Foreign visitors return to Jewish pilgrimage in Tunisia under tight security

Nestled on Tunisia’s Mediterranean island of Djerba, the 2,600-year-old El-Ghriba Synagogue has long hosted one of Africa’s most enduring Jewish pilgrimage traditions. This year, the annual Lag B’Omer gathering welcomed a small but meaningful comeback of international worshippers, held under robust security measures one year after a fatal attack shattered the 2023 event.

In the 2023 attack, a Tunisian national guardsman opened fire near the synagogue shortly after that year’s festival, killing five people — two French pilgrims and three local security officers. The violence sowed deep anxiety among Tunisia’s small, centuries-old Jewish community and diaspora pilgrims who travel to the site annually. This year, attendees included visitors from France, China, Ivory Coast, and Italy, among them France’s ambassador to Tunisia, a symbolic show of solidarity following the 2023 deaths of two French citizens in the attack.

Organizers reported roughly 500 attendees for this year’s pilgrimage, which ran from April 30 to May 6. Jewish communities have existed in Tunisia since the Roman era, and the Ghriba gathering remains the centerpiece of religious and cultural life for the country’s long-standing Jewish population. Unlike the sharp decline in international attendance seen in 2024, this year marked the first resumption of cross-border participation, with many diaspora Jews returning to honor their ancestral roots.

Inside the ancient synagogue, the mood blended quiet devotion and quiet celebration. Worshippers followed long-held traditions: lighting candles, reading sacred Torah texts, and writing personal wishes on eggs that are placed in a holy cave on the site, a custom believed to bring divine blessing. Redj Cahen, a Tunisian-Italian pilgrim who skipped the 2024 gathering, called his return this year deeply meaningful. “We are back, and we are proud to be Tunisian Jews,” he said. “It is a feeling you cannot explain. Only those who come here understand.”

For decades, the pilgrimage has stood as a powerful symbol of interfaith coexistence in Tunisia, drawing Muslim visitors alongside Jewish worshippers from across the globe. Historically, the event attracted thousands of attendees each year, but numbers plummeted after the 2023 attack — and the site was already targeted in a 2002 al-Qaida truck bombing that killed roughly 20 people.

To ensure participant safety this year, Tunisian authorities deployed a layered security operation. A visible but unobtrusive security cordon surrounded the synagogue, while intensified checkpoints, barricades, and vehicle searches were set up at all entry points to Djerba island. Extra security personnel were assigned to Hara Seghira and Hara Kebira, the island’s two historic Jewish quarters.
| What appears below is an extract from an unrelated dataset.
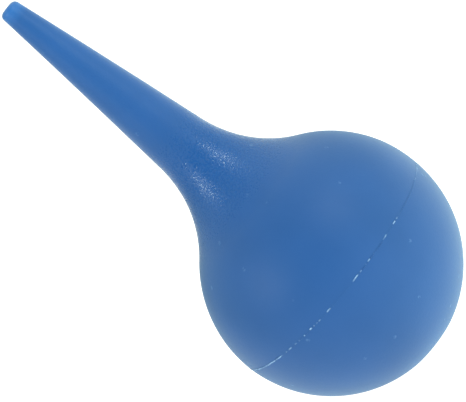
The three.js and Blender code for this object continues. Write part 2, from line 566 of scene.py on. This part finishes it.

In a key sign of cautious recovery, the iconic traditional Minara procession was held this year for the first time since the 2023 attack. The Minara — a pyramid-shaped tower crafted from gold and silver — sits at the heart of the synagogue. As part of the tradition, women drape the structure in colorful scarves, a ritual linked to wishes for good fortune, fertility, and marriage. A symbolic auction of artwork and religious artifacts follows, raising funds for the synagogue’s ongoing maintenance. The scarf-decorated Minara is then placed on a cart and paraded through the surrounding streets, accompanied by the rhythm of traditional darbuka drums, communal singing, and the throwing of candy to onlookers before being returned to the synagogue to close the ceremony.

Local leaders and community members framed the 2025 gathering as a deliberate, gradual step toward normalcy. “This year’s Ghriba pilgrimage marks a gradual return,” said former Tunisian Tourism Minister René Trabelsi. “We are returning little by little.” Trabelsi noted that Tunisian officials prioritized keeping the tradition alive despite ongoing security challenges, emphasizing that the annual event provides critical economic support to Djerba’s local tourism and hospitality sectors.

Khedir Hnaia, who has worked at the El-Ghriba Synagogue for more than 30 years, expressed hope that the gathering will regain its former vibrancy. “We would like to reflect a good image to the world, to bring back the glory of Ghriba and make it even better than how it used to be,” he said. Haim Haddad, a member of the pilgrimage organizing committee from the Tunisian city of Zarzis, reaffirmed the community’s commitment to their home country. “We need to stand up for our country, we love Tunisia very much and in the same way our country stood up for us we will always stand up for it,” he said.